■ **Problem description**: Return, word for word, every line that follows.

■ **Collected material**:
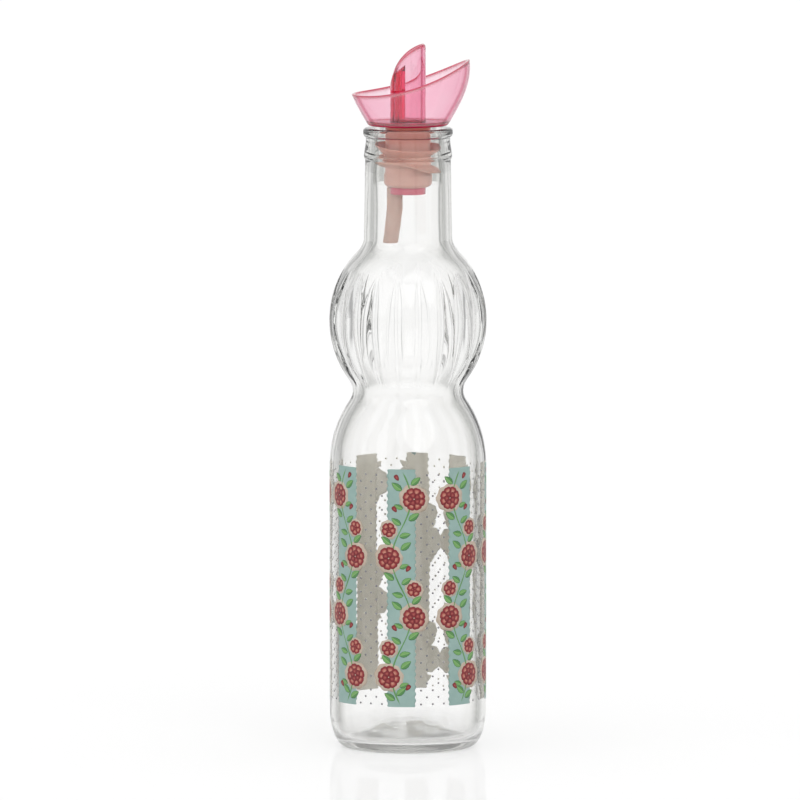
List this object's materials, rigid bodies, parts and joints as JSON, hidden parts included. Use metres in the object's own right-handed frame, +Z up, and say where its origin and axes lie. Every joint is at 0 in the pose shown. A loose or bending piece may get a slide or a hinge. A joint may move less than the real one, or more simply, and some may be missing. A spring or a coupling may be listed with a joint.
{
  "type": "oil bottle",
  "caption": "Clear glass oil bottle with a straight round body, narrow waist and fluted bulb, closed by a push-in stopper with a drip cup and slanted pouring spout.",
  "frame": {"origin": "centre of the foot ring, on the surface that the bottle stands on", "axes": "+Z up along the bottle's axis, +X towards the raised lip of the drip cup, so the picture looks along +Y"},
  "size_m": [0.0542, 0.0542, 0.2433],
  "materials": {
    "clear_glass": "polished, clear",
    "clear_pink_plastic": "polished, see-through pink",
    "soft_beige_plastic": "satin, slightly waxy",
    "printed_ink": "thin printed band, satin"
  },
  "bodies": {
    "bottle_body": {"bottle_glass": "clear_glass"},
    "stopper_body": {"stopper_sleeve": "soft_beige_plastic"},
    "pourer_body": {"pourer": "clear_pink_plastic", "breather_tube": "soft_beige_plastic"}
  },
  "joints": [
    {"name": "stopper_pull", "type": "slide", "parent": "bottle_body", "child": "stopper_body", "axis": [0, 0, 1], "range_m": [0, 0.06]},
    {"name": "spout_turn", "type": "hinge", "parent": "stopper_body", "child": "pourer_body", "pos_m": [0, 0, 0.2153], "axis": [0, 0, 1], "continuous": true}
  ]
}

■ **Solution**:
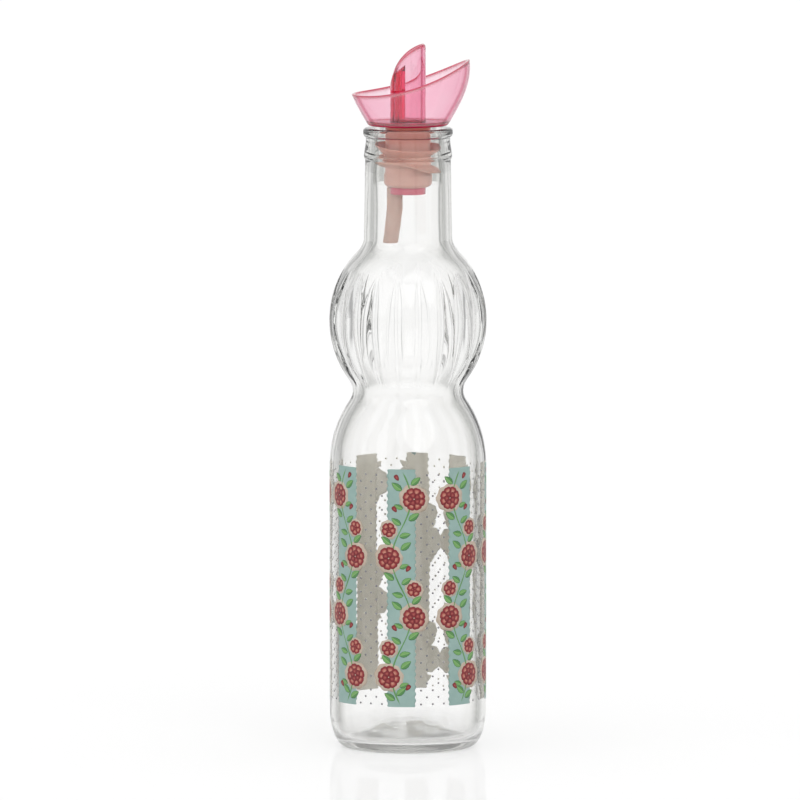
List this object's materials, rigid bodies, parts and joints as JSON, hidden parts included. Use metres in the object's own right-handed frame, +Z up, and say where its origin and axes lie. Every joint is at 0 in the pose shown. A loose or bending piece may get a slide or a hinge. A joint may move less than the real one, or more simply, and some may be missing. A spring or a coupling may be listed with a joint.
{
  "type": "oil bottle",
  "caption": "Clear glass oil bottle with a straight round body, narrow waist and fluted bulb, closed by a push-in stopper with a drip cup and slanted pouring spout.",
  "frame": {"origin": "centre of the foot ring, on the surface that the bottle stands on", "axes": "+Z up along the bottle's axis, +X towards the raised lip of the drip cup, so the picture looks along +Y"},
  "size_m": [0.0542, 0.0542, 0.2433],
  "materials": {
    "clear_glass": "polished, clear",
    "clear_pink_plastic": "polished, see-through pink",
    "soft_beige_plastic": "satin, slightly waxy",
    "printed_ink": "thin printed band, satin"
  },
  "bodies": {
    "bottle_body": {"bottle_glass": "clear_glass"},
    "stopper_body": {"stopper_sleeve": "soft_beige_plastic"},
    "pourer_body": {"pourer": "clear_pink_plastic", "breather_tube": "soft_beige_plastic"}
  },
  "joints": [
    {"name": "stopper_pull", "type": "slide", "parent": "bottle_body", "child": "stopper_body", "axis": [0, 0, 1], "range_m": [0, 0.06]},
    {"name": "spout_turn", "type": "hinge", "parent": "stopper_body", "child": "pourer_body", "pos_m": [0, 0, 0.2153], "axis": [0, 0, 1], "continuous": true}
  ]
}